-- Start Recorded data --
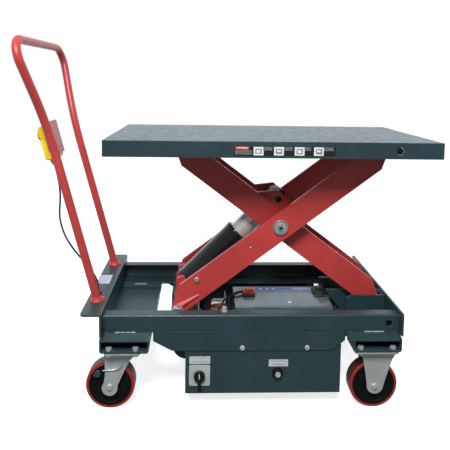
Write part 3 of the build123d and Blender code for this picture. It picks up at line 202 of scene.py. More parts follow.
BLUE_GREY = (0.022, 0.048, 0.056)
RED = (0.50, 0.048, 0.044)
MATERIALS = {
    "blue_grey": paint("blue_grey", BLUE_GREY, (0.13, 0.19, 0.22)),
    "red": paint("red", RED, (0.52, 0.11, 0.10)),
    # Pinker red of the bar-end bosses: a painted highlight.
    "boss_highlight_red": paint("boss_highlight_red", (0.62, 0.14, 0.13), (0.70, 0.30, 0.28), 0.30),
    "zinc": metal("zinc", (0.46, 0.49, 0.47), 0.42, metallic=0.30),
    "steel": metal("steel", (0.42, 0.42, 0.42), 0.36, metallic=0.6),
    "chrome": metal("chrome", (0.92, 0.92, 0.91), 0.18, stain=0.05, grain=500.0, metallic=0.45),
    "black_gloss": paint("black_gloss", (0.010, 0.010, 0.011), (0.03, 0.03, 0.03), 0.14, 0.2),
    "tread": plastic("tread", (0.36, 0.022, 0.018), 0.38, 500.0, 0.2),
    # Darker red-brown for the wheels' running faces: painted shade.
    "tread_face_shade": plastic("tread_face_shade", (0.075, 0.020, 0.016), 0.50, 400.0, 0.3, lift=0.02),
    "black_plastic": plastic("black_plastic", (0.008, 0.008, 0.009), 0.34, specular=0.35),
    "grey_plastic": plastic("grey_plastic", (0.44, 0.48, 0.47), 0.42),
    "battery_grey": plastic("battery_grey", (0.10, 0.13, 0.15), 0.16, 400.0, 0.06),
    "yellow": plastic("yellow", (0.90, 0.60, 0.02), 0.36, specular=0.3, lift=0.02),
    "red_plastic": plastic("red_plastic", (0.55, 0.025, 0.02), 0.34),
    "green_plastic": plastic("green_plastic", (0.03, 0.26, 0.07), 0.34),
    "rubber": plastic("rubber", (0.014, 0.014, 0.014), 0.55, 600.0, 0.4),
    "aluminium": metal("aluminium", (0.45, 0.46, 0.47), 0.40, stain=0.1, metallic=0.6),
    "bronze": metal("bronze", (0.50, 0.33, 0.16), 0.32),
    "hub": plastic("hub", (0.0045, 0.006, 0.006), 0.55, 300.0, 0.3, lift=0.012, specular=0.12),
    "eye_black": plastic("eye_black", (0.006, 0.006, 0.006), 0.40, 300.0, 0.2, lift=0.01, specular=0.3),
    "weld_bare": metal("weld_bare", (0.36, 0.42, 0.46), 0.50, stain=0.45, grain=160.0),
    "bright_wire": metal("bright_wire", (0.80, 0.82, 0.84), 0.30),
    # Blue-grey plate beside the swivel hubs: a painted reflection.
    "hub_reflection_plate": metal("hub_reflection_plate", (0.16, 0.20, 0.25), 0.40),
    "cream": plastic("cream", (0.52, 0.49, 0.40), 0.42),
    "label_black": plastic("label_black", (0.012, 0.012, 0.012), 0.38),
    "label_red": plastic("label_red", (0.62, 0.05, 0.03), 0.38),
    "label_white": plastic("label_white", (0.80, 0.80, 0.80), 0.42),
    "label_grey": plastic("label_grey", (0.25, 0.25, 0.26), 0.42),
    "label_silver": plastic("label_silver", (0.58, 0.60, 0.62), 0.35),
    "label_lavender": plastic("label_lavender", (0.52, 0.55, 0.66), 0.42),
    "label_blue": plastic("label_blue", (0.03, 0.11, 0.42), 0.35),
    "boot_red": plastic("boot_red", (0.70, 0.05, 0.02), 0.36),
    "wire_red": plastic("wire_red", (0.60, 0.04, 0.02), 0.4),
    "wire_orange": plastic("wire_orange", (0.62, 0.16, 0.03), 0.4),
    "panel_grey": plastic("panel_grey", (0.055, 0.06, 0.065), 0.45),
    # Near-black paint for sheets that stand in for shade.
    "painted_shade_dark": paint("painted_shade_dark", (0.012, 0.020, 0.026), (0.04, 0.06, 0.07)),
}
SLOT_LOOKS = {
    "blue_grey_paint": "blue_grey", "red_paint": "red", "zinc": "zinc", "steel": "steel",
    "chrome": "chrome", "black_paint": "black_gloss", "wheel_red": "tread",
    "black_plastic": "black_plastic", "grey_plastic": "grey_plastic",
    "battery_grey": "battery_grey", "yellow_plastic": "yellow", "red_plastic": "red_plastic",
    "green_plastic": "green_plastic", "rubber": "rubber", "aluminium": "aluminium",
    "bronze": "bronze",
}


def paint_nodes():
    """Gives every CAD node the finish of its record slot."""
    for entry in frame["record"]["subparts"]:
        piece = nodes[entry["node"]]
        piece.data.materials.clear()
        piece.data.materials.append(MATERIALS[SLOT_LOOKS[entry["material_slot"]]])


paint_nodes()


# ---- mesh helpers ---------------------------------------------------------
def corner(node, high=(0, 0, 0)):
    """One corner of a node's box in millimetres: 0 is the low side, 1 the high side."""
    low_corner, high_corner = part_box(node)
    return [(high_corner if pick else low_corner)[i] / MM for i, pick in enumerate(high)]


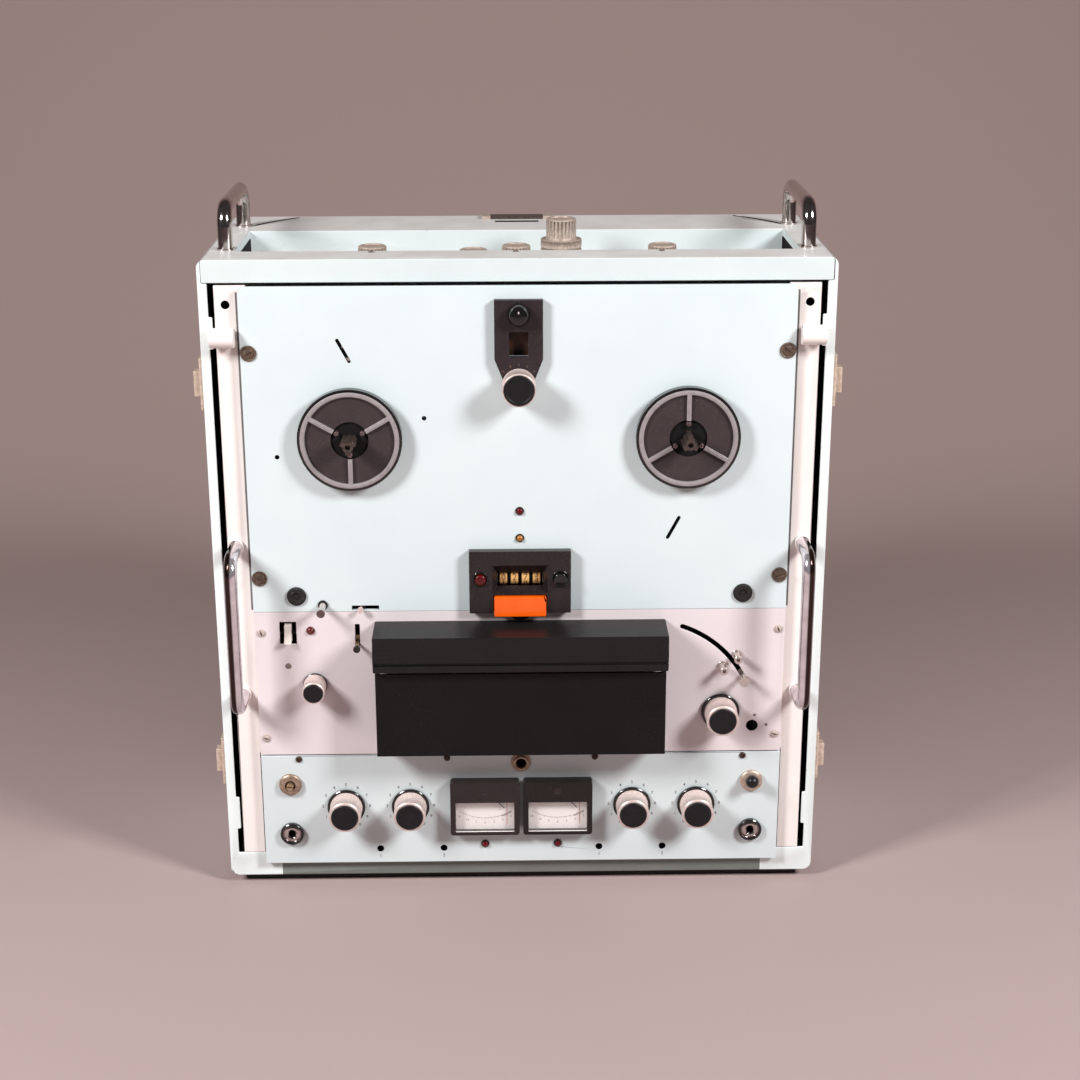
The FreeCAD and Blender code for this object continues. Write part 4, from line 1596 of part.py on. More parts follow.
def panel_controls():
    cans = []
    bores = []
    places = [("function", "-FunctionAcross", "FunctionHeight"), ("transport", "TransportAcross", "TransportHeight"),
              ("gain_a", "-GainOuter", "GainHeight"), ("gain_b", "-GainInner", "GainHeight"),
              ("gain_c", "GainInner", "GainHeight"), ("gain_d", "GainOuter", "GainHeight")]
    for name, x, z in places:
        cans.append(rod(f"can_{name}", BACK, x, "PanelBack", z, "ControlRadius", "ControlLength"))
        bores.append(rod(f"can_bore_{name}", BACK, x, "PanelBack - 1", z, "ShaftRadius + RunningClearance",
                         "ControlLength + 2"))
    node(cut("panel_controls_body", join("cans_whole", *cans), *bores), "panel_controls")


# Connectors in the well and electronics

def well_connectors():
    pieces = []
    for name, x, top in (("far_left", "-SocketAcross", "SocketTop"),
                         ("inner_left", "-SocketInner", "SocketTop - SocketDrop"),
                         ("middle", "-SocketMiddle", "SocketTop"), ("far_right", "SocketAcross", "SocketTop")):
        pieces.append(join(
            f"socket_{name}",
            rod(f"socket_barrel_{name}", UP, x, "InletBack", "WellFloor", "SocketCap - SocketRim",
                f"{top} - WellFloor - SocketRim"),
            rod(f"socket_ring_{name}", UP, x, "InletBack", "WellFloor", "SocketCap", "SocketRing"),
            rod(f"socket_cap_{name}", UP, x, "InletBack", f"{top} - SocketCapHeight", "SocketCap", "SocketCapHeight"),
        ))
    pieces.append(join(
        "inlet",
        rod("inlet_base", UP, "InletAcross", "InletBack", "WellFloor", "InletCollar", "InletFoot"),
        rod("inlet_barrel", UP, "InletAcross", "InletBack", "WellFloor", "InletCollar - SocketRim",
            "InletTop - InletGrip - WellFloor - SocketRim"),
        rod("inlet_collar", UP, "InletAcross", "InletBack", "InletTop - InletGrip - InletCollarHeight + 1",
            "InletCollar", "InletCollarHeight"),
        rod("inlet_grip", UP, "InletAcross", "InletBack", "InletTop - InletGrip", "InletCap", "InletGrip"),
    ))
    node(join("well_connectors_body", *pieces), "well_connectors")


def electronics():
    shelf = "CheekBottom + ShelfThickness"
    core = box("transformer_core", "-CheekIn + 8", "CheekDepth - TransformerDepth - 8", shelf, "TransformerWidth",
               "TransformerDepth", "TransformerHeight")
    coil = box("transformer_coil", "-CheekIn + 8 + TransformerWidth / 5", "CheekDepth - TransformerDepth - 14",
               f"{shelf} + TransformerHeight / 5", "TransformerWidth * 3 / 5", "TransformerDepth + 12",
               "TransformerHeight * 3 / 5")
    node(join("mains_transformer_body", core, coil), "mains_transformer")
    boards = []
    for index in range(4):
        boards.append(box(f"board_{index}", f"-BoardPitch + {index} * BoardPitch", "BoardFront", shelf,
                          "BoardThickness", "BoardDepth", "BoardHeight"))
        boards.append(box(f"board_cover_{index}", f"-BoardPitch + {index} * BoardPitch + BoardThickness",
                          "BoardFront + BoardDepth / 4", f"{shelf} + BoardHeight / 4", "12", "BoardDepth / 2",
                          "BoardHeight / 2"))
    node(join("circuit_boards_body", *boards), "circuit_boards")


BUILDERS = [
    case_shell, case_top, rear_cover, rubber_skids, lid_catches, handles, rack_strips,
    chassis_frame, deck_plate, head_panel, control_panel, panel_screws, turntables, speed_selector,
    tape_counter, small_fittings, drive_motors, capstan_drive, drive_belt, head_block, head_cover,
    pinch_roller, left_levers, mains_rocker, knobs, tension_arm, panel_bushings, toggle_and_spindle,
    meters, panel_controls, well_connectors, electronics,
]
for build in BUILDERS:
    build()
doc.recompute()

for item in doc.Objects:
    if "Invalid" in item.State or "Error" in item.State:
        raise RuntimeError(f"{item.Name} did not build: {item.State}")
for name, item in NODES.items():
    if item.Shape.isNull() or not item.Shape.isValid():
        raise RuntimeError(f"{name} has no valid shape")
for name, item in NODES.items():
    item.Shape.exportStep(f"parts/{name}.step")
print(len(NODES), "nodes written")
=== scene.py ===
import contextlib
import json
import math

import bpy
from mathutils import Matrix, Vector

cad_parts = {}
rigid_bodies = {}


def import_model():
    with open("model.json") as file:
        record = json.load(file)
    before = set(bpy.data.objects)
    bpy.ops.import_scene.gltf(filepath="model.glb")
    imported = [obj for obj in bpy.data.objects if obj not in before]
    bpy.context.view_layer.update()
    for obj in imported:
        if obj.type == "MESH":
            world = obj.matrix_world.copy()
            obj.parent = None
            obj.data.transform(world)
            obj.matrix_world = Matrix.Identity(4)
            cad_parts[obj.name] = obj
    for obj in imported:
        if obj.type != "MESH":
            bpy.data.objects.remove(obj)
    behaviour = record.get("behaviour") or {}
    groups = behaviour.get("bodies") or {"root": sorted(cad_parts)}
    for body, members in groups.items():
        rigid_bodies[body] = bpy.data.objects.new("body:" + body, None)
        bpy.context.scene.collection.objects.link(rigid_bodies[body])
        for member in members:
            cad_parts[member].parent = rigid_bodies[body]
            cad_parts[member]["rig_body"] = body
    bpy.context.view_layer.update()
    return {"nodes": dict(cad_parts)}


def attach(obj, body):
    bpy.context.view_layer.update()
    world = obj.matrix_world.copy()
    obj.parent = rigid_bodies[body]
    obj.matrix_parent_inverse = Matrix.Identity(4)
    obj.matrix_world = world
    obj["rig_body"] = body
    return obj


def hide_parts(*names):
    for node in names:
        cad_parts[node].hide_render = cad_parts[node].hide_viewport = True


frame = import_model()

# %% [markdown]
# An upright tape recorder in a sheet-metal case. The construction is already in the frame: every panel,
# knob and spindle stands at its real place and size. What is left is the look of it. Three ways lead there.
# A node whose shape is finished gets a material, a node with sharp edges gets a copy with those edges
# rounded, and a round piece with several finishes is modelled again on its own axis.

MM = 0.001
FLANGE = -83.0
SKID = 8.0


def spot(across, deep, high):
    """A place in the case's own millimetres: across, behind the front flange, above the case's underside."""
    return Vector((across, deep + FLANGE, high + SKID)) * MM


def shade(red, green, blue):
    """A colour as it is read off a screen, from 0 to 255, turned into the linear colour a shader wants."""
    def linear(value):
        part = value / 255
        return part / 12.92 if part <= 0.04045 else ((part + 0.055) / 1.055) ** 2.4
    return (linear(red), linear(green), linear(blue), 1.0)


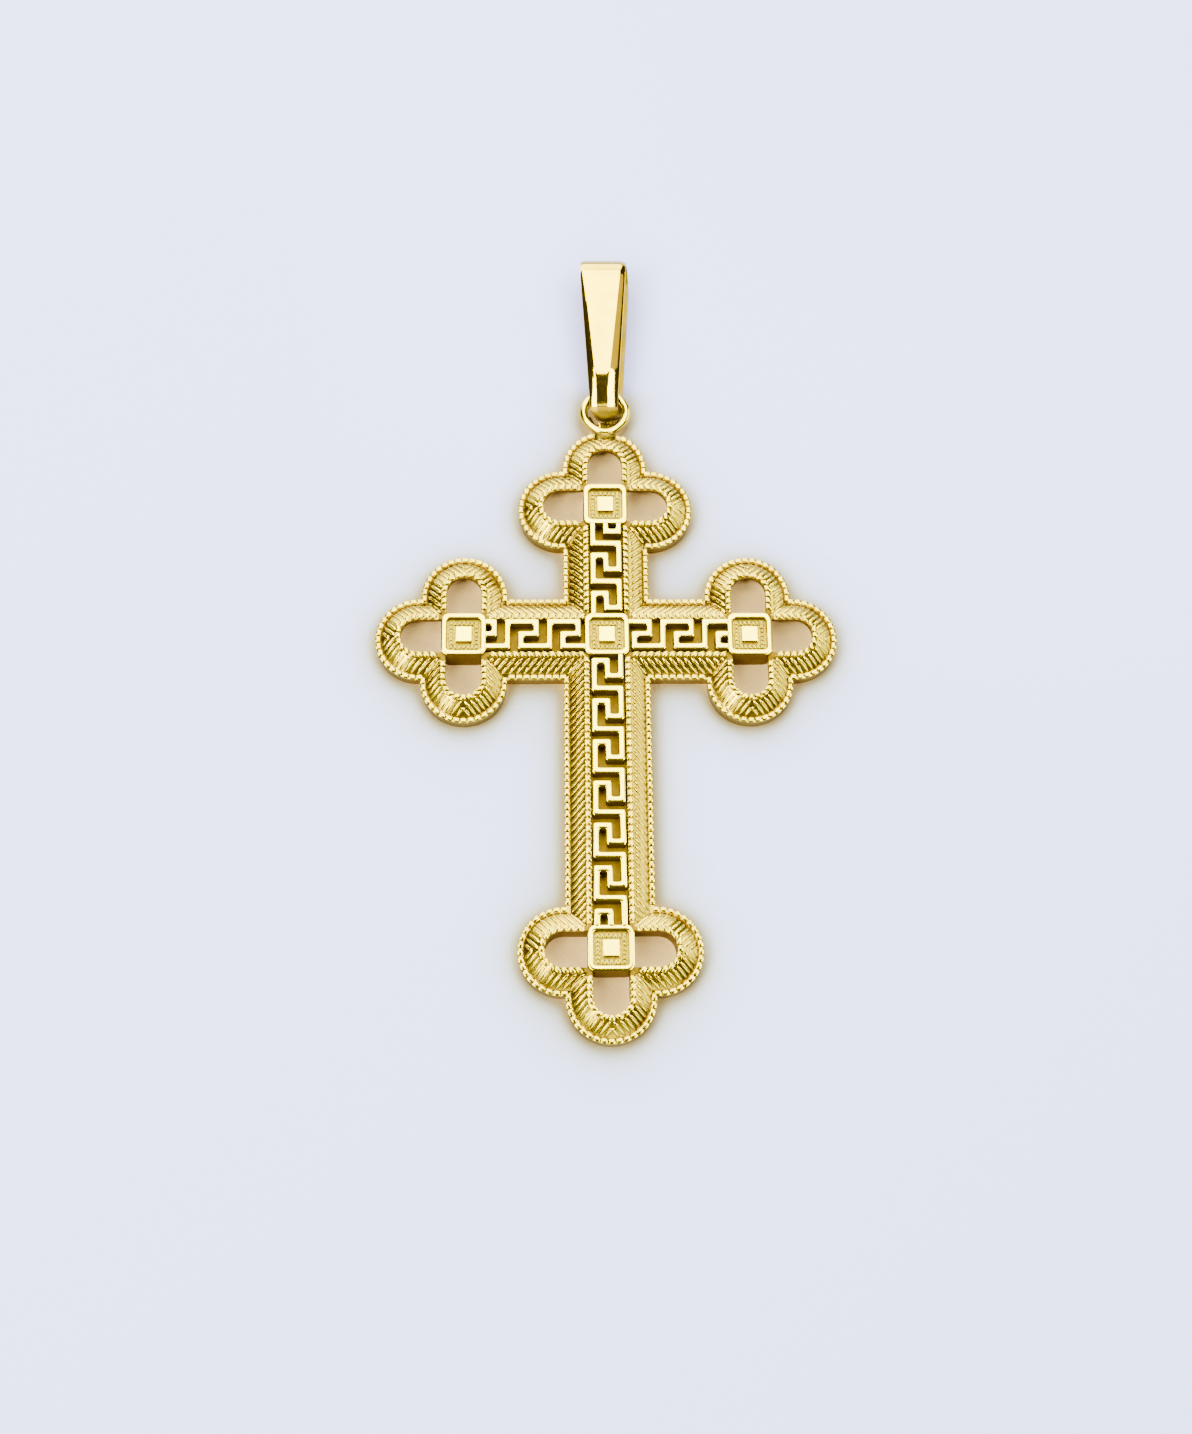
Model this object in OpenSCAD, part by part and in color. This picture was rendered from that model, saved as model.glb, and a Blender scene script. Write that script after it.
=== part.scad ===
// Budded cross pendant with a key fret, lying on its back.
// The cast cross and its soldered ring are one piece. A loose tapered bail runs through the ring.
// +Z is the front, +Y runs up the cross, and the back rests on z = 0: its rim and the bosses
// reach down to it, and between them the back is hollow.
// It is built around the middle boss, then shifted so that the origin is under the middle
// of the whole length.

/* [Cross plan] */
// From the middle boss to the centre of each side boss and of the top boss
side_reach = 8.8; // [8:0.1:11]
// From the middle boss to the centre of the lower boss
foot_reach = 19.65; // [14:0.05:24]
// From a boss to the centre of the round end of each lobe
lobe_reach = 2.81; // [2.7:0.01:3.2]
// Half width of the arms, and outer radius of the lobes
band_outer = 2.66; // [2.5:0.01:2.7]

/* [Heights] */
// Top of the key fret and of the bosses above the back
key_top = 1.8; // [1.7:0.05:2.2]
// Floor of the slots in the key fret
slot_floor = 0.95; // [0.9:0.05:1.2]
// Floor of the narrow groove on both sides of the key fret
groove_floor = 1.35; // [1.25:0.05:1.5]
// Crest of the beaded lip beside the openings
inner_lip_top = 1.66; // [1.62:0.01:1.7]
// Crest of the beaded lip along the outline
outer_lip_top = 0.95; // [0.9:0.01:1.1]
// Depth of the hollow in the back
hollow_depth = 0.65; // [0.3:0.05:0.65]
// Width of the rim that is left around the hollow
rim_w = 0.46; // [0.4:0.02:0.6]
// Height of the hollow's ceiling beside the openings, where the metal is thin
edge_floor = 1.15; // [1:0.05:1.2]

/* [Key fret] */
// Width of the raised line
key_line = 0.35; // [0.3:0.01:0.36]
// Width of the slots between the lines
key_slot = 0.46; // [0.4:0.01:0.47]
// Length of one repeat along the short arms
short_pitch = 2.58; // [2.4:0.01:2.8]
// Length of one repeat along the lower arm
long_pitch = 2.62; // [2.4:0.01:2.8]

/* [Bosses] */
// Width of a boss over its square rim
boss_w = 2.74; // [2.6:0.02:2.8]
// Width of the sunk field inside the rim
field_w = 2.1; // [1.8:0.05:2.2]
// Width of the raised square in the middle of the field
stud_w = 1; // [0.6:0.05:1.2]
// Depth of the sunk field
field_depth = 0.32; // [0.15:0.01:0.4]

/* [Ring] */
// Radius of the soldered ring to the middle of its wire
ring_r = 1.38; // [1.3:0.01:1.5]
// Radius of the wire
ring_wire = 0.29; // [0.2:0.01:0.29]
// How far the ring sits to the right of the middle
ring_x = 0.085; // [-0.1:0.005:0.1]
// Height of the middle of the wire above the back
ring_z = 0.88; // [0.87:0.01:0.95]

/* [Bail] */
// Width of the ribbon at its top bend
bail_top_w = 2.96; // [2.2:0.02:3]
// Width of the ribbon where it runs through the ring
bail_foot_w = 1.8; // [1.2:0.02:1.8]
// Thickness of the ribbon
bail_t = 0.34; // [0.25:0.01:0.36]
// Outer radius of the top bend, seen from the side
bail_top_r = 1.5; // [1.2:0.05:1.7]
// Outer radius of the foot bend, seen from the side
bail_foot_r = 0.86; // [0.84:0.01:0.86]
// Distance between the centres of the two bends
bail_l = 8.85; // [7:0.05:10]
// How far each leg is shifted sideways, the front one left and the back one right
bail_skew = 0.14; // [0:0.01:0.22]
// How far the bail lies to the right of the ring's middle
bail_aside = 0.07; // [-0.1:0.01:0.1]

/* [Hidden] */
$fn = 64;
eps = 0.01;
gold = [0.93, 0.76, 0.36];
bright_gold = [0.98, 0.85, 0.5];

half_boss = boss_w / 2;
boss_round = 0.35;
field_round = 0.2;
slot_round = 0.13;
foot_narrowing = 0.4;
strip_half = (3 * key_line + 2 * key_slot) / 2;
slot_out = 0.04;
groove_out = strip_half + 0.075;
window_half = groove_out + 0.02;
edge_half = window_half + 0.37;
lip_w = 0.33;
lip_edge = 0.08;
solder_r = 0.38;
lobe_top = side_reach + lobe_reach + band_outer;
ring_y = lobe_top + ring_r - 0.02;

// Ends of the whole length, and its middle
bail_taper = asin((bail_top_r - bail_foot_r) / bail_l);
bail_y = ring_y + 0.34;
bail_end = bail_y + bail_l * cos(bail_taper) + bail_top_r;
foot_end = -(foot_reach + lobe_reach + band_outer);
middle_y = (foot_end + bail_end) / 2;

// Section of the sloping band: distance from the middle line, then height
lip_in = groove_out + lip_w;
lip_out = band_outer - lip_w;
band_side = [
    [groove_out, groove_floor],
    [groove_out, inner_lip_top - lip_edge],
    [groove_out + lip_edge, inner_lip_top],
    [lip_in - lip_edge, inner_lip_top],
    [lip_in, inner_lip_top - 0.15],
    [(lip_in + lip_out) / 2, inner_lip_top - 0.37],
    [lip_out, outer_lip_top - 0.06],
    [lip_out + lip_edge, outer_lip_top],
    [band_outer - lip_edge, outer_lip_top],
    [band_outer, outer_lip_top - lip_edge],
    [band_outer, 0],
];

// Columns of the table of arms
ARM_TURN = 0;
ARM_FROM = 1;
ARM_TO = 2;
ARM_START = 3;
ARM_PITCH = 4;
// Each fret runs down the sheet, or to the right where it is turned, from one boss to the next
arms = [
    // turn, from, to, start of the first repeat, pitch
    [0, half_boss - side_reach, -half_boss, 0.32 - side_reach, short_pitch],
    [0, half_boss, foot_reach - half_boss, 1.13, long_pitch],
    [90, half_boss - side_reach, -half_boss, 0.28 - side_reach, short_pitch],
    [90, half_boss, side_reach - half_boss, 1.04, short_pitch],
];

function mirrored(pts) = [for (i = [len(pts) - 1:-1:0]) [-pts[i][0], pts[i][1]]];

// Places its children once for each direction in the list
module around(angles) {
    for (a = angles)
        rotate([0, 0, a])
            children();
}

// Moves its children to an end boss, turned so that +Y points away from the middle boss
module upper_ends() {
    around([0, 90, 270])
        translate([0, side_reach, 0])
            children();
}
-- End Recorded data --
*Exercise instructions*: Begin with the line that has "for item in" in the listing above and end after the line that has "bpy.context.scene.collection.objects.link(rigid_bodies[body])"; output those lines exactly.

*Output for this exercise*:
for item in doc.Objects:
    if "Invalid" in item.State or "Error" in item.State:
        raise RuntimeError(f"{item.Name} did not build: {item.State}")
for name, item in NODES.items():
    if item.Shape.isNull() or not item.Shape.isValid():
        raise RuntimeError(f"{name} has no valid shape")
for name, item in NODES.items():
    item.Shape.exportStep(f"parts/{name}.step")
print(len(NODES), "nodes written")
=== scene.py ===
import contextlib
import json
import math

import bpy
from mathutils import Matrix, Vector

cad_parts = {}
rigid_bodies = {}


def import_model():
    with open("model.json") as file:
        record = json.load(file)
    before = set(bpy.data.objects)
    bpy.ops.import_scene.gltf(filepath="model.glb")
    imported = [obj for obj in bpy.data.objects if obj not in before]
    bpy.context.view_layer.update()
    for obj in imported:
        if obj.type == "MESH":
            world = obj.matrix_world.copy()
            obj.parent = None
            obj.data.transform(world)
            obj.matrix_world = Matrix.Identity(4)
            cad_parts[obj.name] = obj
    for obj in imported:
        if obj.type != "MESH":
            bpy.data.objects.remove(obj)
    behaviour = record.get("behaviour") or {}
    groups = behaviour.get("bodies") or {"root": sorted(cad_parts)}
    for body, members in groups.items():
        rigid_bodies[body] = bpy.data.objects.new("body:" + body, None)
        bpy.context.scene.collection.objects.link(rigid_bodies[body])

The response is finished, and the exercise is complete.